SILICON MOLD (WITH MATERIAL)

From there, they use that "printed" helmet to create their mold for other helmets. It's just about the perfect look they're going for by now, they just have to machine out some minor flaws, and it'll be ready to make helmets ... that haven't even begun to be tested for safety, fit, or anything else that's so important.

So, they then send the mold away to China to get a bunch of the helmets made up so they can begin the tinkering and testing.

It's a long process.

HELMET SMASHING, PUCK SHOOTING, THE WORKS

Once the helmet is in their hands, their safety foams installed and looking pretty, they beat the living hell out of it. They smash it into floor at car crash speeds, they shoot pucks at it with Chara-like power, and abuse it in a variety of other creative ways.

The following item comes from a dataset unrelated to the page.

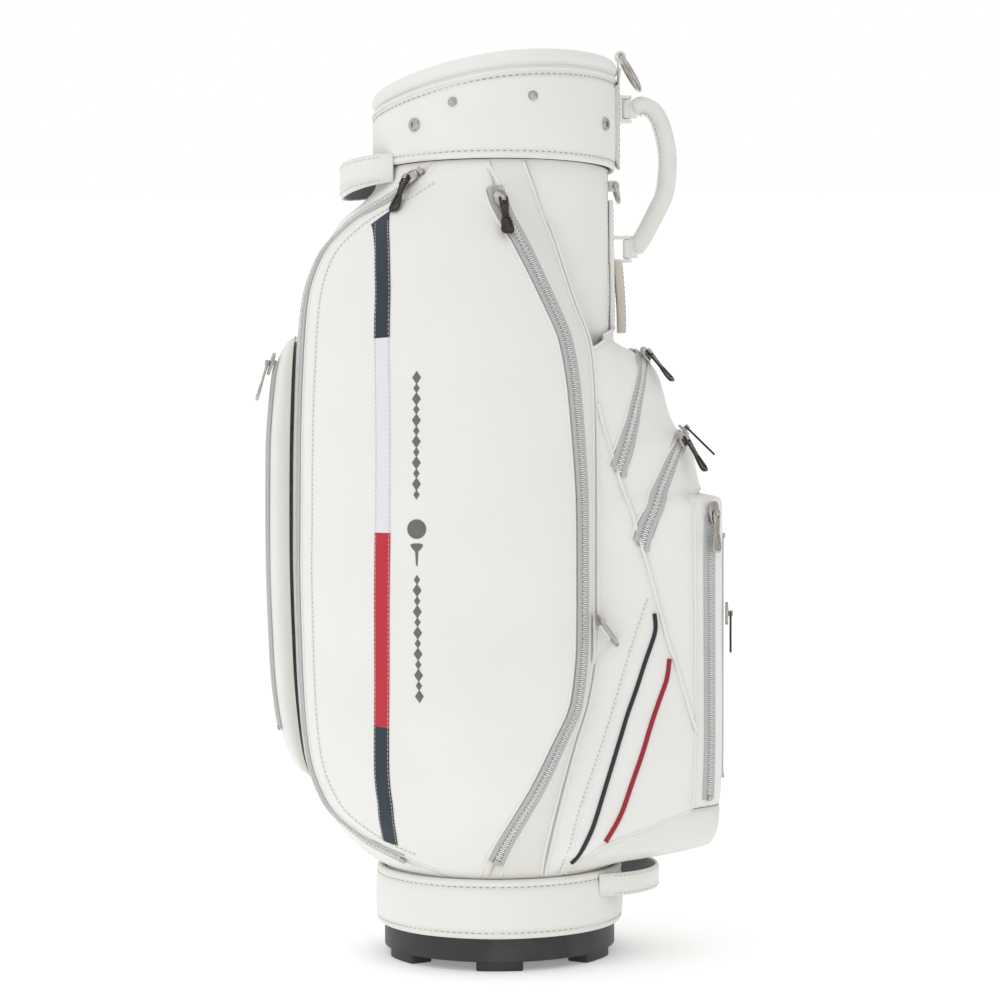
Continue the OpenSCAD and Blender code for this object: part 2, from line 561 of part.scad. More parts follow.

They have a human head shaped thing inside it all the while (complete with a brain-like substance inside in brain-like shape), which gives them the computer readouts necessary to gauge just how well the helmet is protecting it's contents.

Here's video of them testing it out:

LEVELS OF APPROVAL

Once the helmet has met their standards, it's time for it to get approved by a variety of different places before it can be marketed. It's not easy to get a helmet okayed by all these different places, so it's time to cross the fingers — that's an endless amount of work to have your helmet get sent back, rejected.

And if word comes back that more changes need to be made, well ... it's back to the old drawing board. Literally.